En plus de ne pas régler ces problèmes soulevés par le Barreau du Québec et le Barreau de Montréal, l’entente n’affecte en rien les problèmes graves que ces barreaux n’ont pas soulevés. En bilinguisant davantage le processus d’adoption des lois québécoises, elle a même pour effet de diminuer la portée du principe du français seule langue officielle du Québec. Et elle repose sur la prémisse que la version anglaise des lois doit avoir la même force que la version française, alors que seule cette dernière est débattue par les élus et par conséquent dotée d’une pleine légitimité démocratique.
Pourtant, il existe une autre solution qui, elle, réglerait ces problèmes : accorder une primauté à la version française des lois lorsqu’il y a divergence avec la version anglaise. Autrement dit, étendre la règle de l’article 8 de la Charte de la langue française aux lois et à la législation déléguée visés par l’article 133 de la Loi constitutionnelle de 1867. Et une règle semblable pourrait être applicable aux jugements.
Afin, de démontrer la solidité de cette solution, la présente étude en analyse en profondeur les fondements théoriques, politiques et juridiques.
Théoriques, parce qu’il s’agit de situer cette question de la langue des lois, et plus largement celle de la langue de la justice qui y est liée, dans la perspective d’une politique linguistique globale. C’est pourquoi nous débutons par une revue de la littérature scientifique relative à ce que doit être une bonne politique linguistique, c’est-à-dire une politique à même de protéger la langue la plus vulnérable tout en respectant les droits de chacun.
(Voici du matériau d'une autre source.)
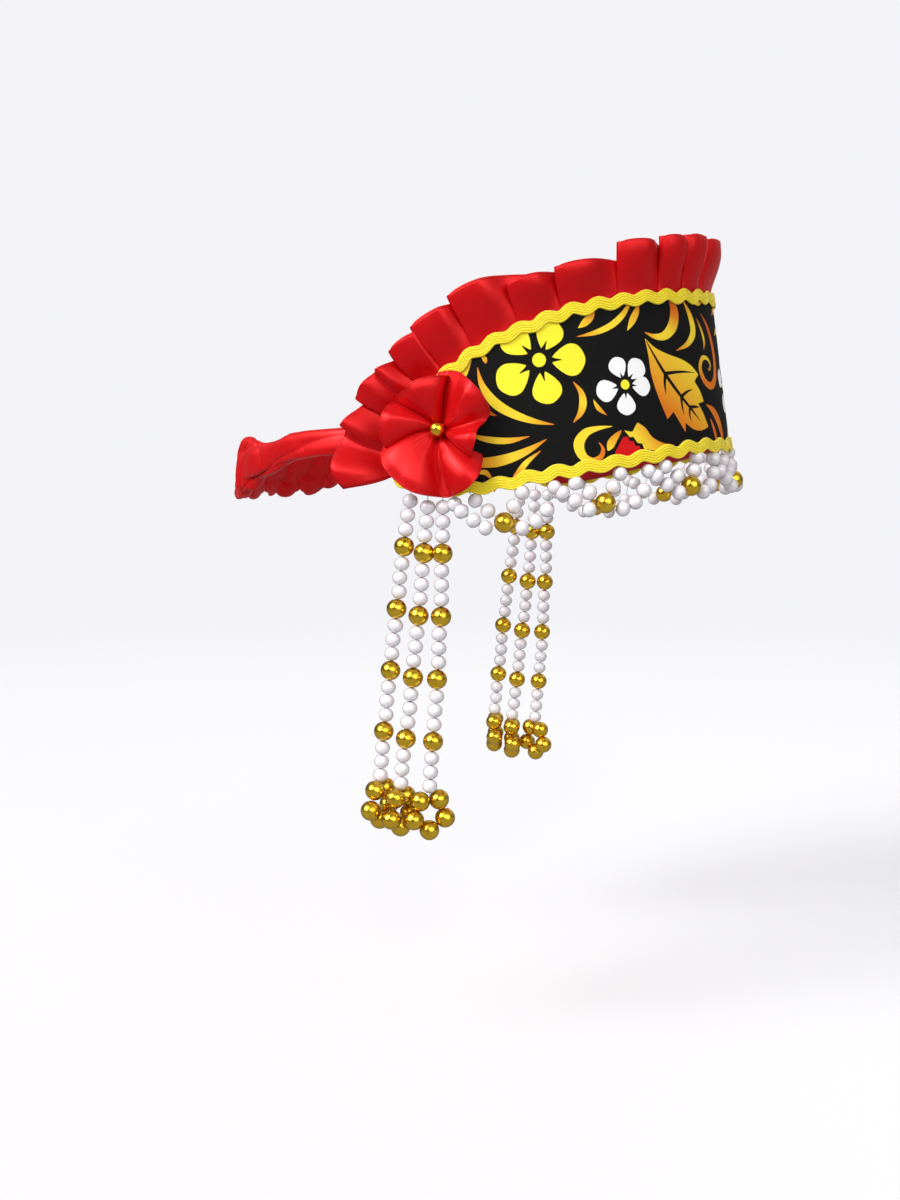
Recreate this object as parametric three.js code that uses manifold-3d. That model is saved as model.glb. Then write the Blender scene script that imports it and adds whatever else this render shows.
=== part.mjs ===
// A kokoshnik headdress: a stiff printed band that wraps the forehead from ear to ear, edged with
// rickrack braid, topped by a pleated satin ruffle, with a satin rosette over each end, a soft satin
// strap round the back, a net of beads under the front edge and three bead strands at each temple.
// Millimetres, +Z up. The front looks along -Y and the wearer's left is +X. The origin is the middle
// of the head opening at the height of the strap, where the head carries the band.
import * as THREE from "three";
import { mergeVertices } from "three/addons/utils/BufferGeometryUtils.js";
import Module from "manifold-3d";

const wasm = await Module();
wasm.setup();

// Head opening
const openingHalfWidth = 78;
const openingHalfDepth = 103.6;
const leanDegrees = 7.8; // the band leans inwards as it rises
const clearance = 0.3; // between pieces that are sewn to each other

// Printed band
const bandHalfLength = 161; // along the head, from the middle of the front to the rounded end
const bandHeight = 64.6; // at the front
const bandFoot = 5.2; // height of its lower edge at the front
const bandWall = 2.6;
const bandColumns = 40;
const bandTipShare = 0.9995; // how near the tips the end columns stand

// Rickrack braid
const braidWidth = 4.2;
const braidWave = 1.1; // half of the wave's height
const braidPitch = 11.3;
const braidThickness = 1.2;
const braidOverhang = 0.4; // how far its waves reach past the band's edge

// Pleated ruffle
const ruffleHeight = 21;
const ruffleReach = 196; // along the band's edge, from the middle of the top to each end
const pleatOverlap = 9;
const pleatStep = 5.5; // how much lower a pleat's tail stands than its fold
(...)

Politiques, parce que la question de la langue est politique, notamment en ce qu’elle est liée à la démocratie et à la tradition civiliste propre au Québec.
Juridiques, parce qu’une solution a beau être la meilleure sur le plan de la théorie et de la politique, encore faut-il qu’elle soit possible sur le plan juridique.
1 Karine MCLAREN, « La version anglaise du Code de procédure civile du Québec : une atteinte aux droits linguistiques ? », (2015) 2 R.D.L. 59, p. 61.
2 Lettre de Louis Masson et Elizabeth Green à Jean-Marc-Fournier, 17 novembre 2011.
3 Loi constitutionnelle de 1867, 30 & 31 Vict., c. (R.-U.).
4 Michel BASTARACHE, « Avis juridique au sujet de l’obligation du gouvernement du Québec d’adopter simultanément les versions française et anglaise des lois », 27 juillet 2011.
5 Karine MCLAREN, « La version anglaise du Code de procédure civile du Québec : une atteinte aux droits linguistiques ? », (2015) 2 R.D.L. 59.
6 Karine McLAREN, « La version anglaise du Code de procédure civile du Québec : une atteinte aux droits linguistiques ? », (2015) 2 R.D.L. 59, p. 73. Voir aussi : Barbara McCLINTOK, “Twentieth anniversary of the Civil Code of Quebec: the English translation of the Civil Code of Quebec: a controversy ”, The Journal of Specialised Translation, Issue 23—January 2015.
7 Cour supérieure, « Entente entre les parties », Barreau du Québec et Barreau de Montréal c. Jacques Chagnon, François Paradis, en sa qualité de président de l’Assemblée nationale du Québec, et la Procureure générale du Québec, 27 juin 2019.